Traps: Forgetting Multiplication Symbol

Let's say you are solving for kinetic energy:

$E_{k} = \frac{1}{2} m v^{2}$

And you have a value for velocity (v) and mass (m)

rm(list=ls()); # clean out the environment

options(show.error.locations = TRUE); # give line numbers on errors

m = 100;

v = 10;

KE = ????; # should be: KE = (1/2)*m*v^2;

If you make line 7:

KE = 1/2*mv^2;

Then you will get the error: "object 'mv' not found" in the Console Window because R does not realize you want to multiply the variables m and v, it thinks you are trying to use a variable named mv, but the variable mv does not exist.

If you make line 7:

KE = (1/2)m*v^2; # same error arises if you do 1/2m*v^2

you will get the error: "unexpected symbol" (Fig.##) and the Console Window will point to the m

Unexpected symbol error

In this case, R is expecting an operation after (1/2) that is represented by a symbol. m is a variable, not a operation, hence the error.

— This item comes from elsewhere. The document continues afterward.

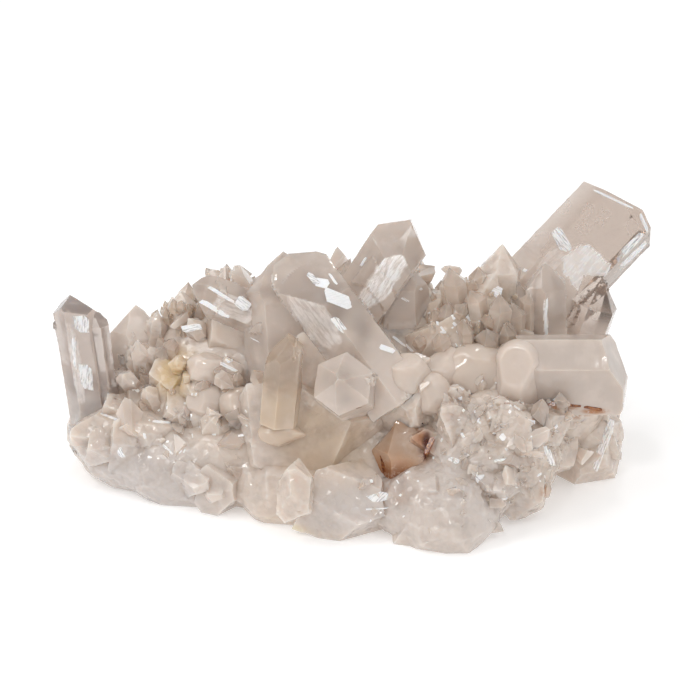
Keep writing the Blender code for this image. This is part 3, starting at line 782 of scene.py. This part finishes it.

Trap: Units, or lack thereof, in programming

One problem that crops up quite often in programming is that none of the numbers used in calculations have units. So we often have lines of code without any mention of units like this:

# find an average of the following three weights

weight1 = 175;

weight2 = 200;

weight3 = 210;

aveWeight = (weight1 + weight2 + weight3) / 3;

And if we add units to the number...

# find an average of the following three weights

weight1 = 175lb; # causes "unexpected symbol" error

weight2 = 200lb;

weight3 = 210lb;

aveWeight = (weight1 + weight2 + weight3) / 3;

We get the error "unexpected symbol" on line 2 because R is expecting some sort of operation after the number 175 and lb is not a valid operation. Lines 3 and 4 would also cause an "unexpected symbol" error but R ceases executing at the first error.

It is best to mention the units somewhere in the comments especially if your script is large or others are using your script.

# find an average of the following three weights (all in pounds)

weight1 = 175;

weight2 = 200;

weight3 = 210;

aveWeight = (weight1 + weight2 + weight3) / 3;

Otherwise, you risk a situation like the Mars Climate Orbiter crash, which could have easily been avoided with proper comments.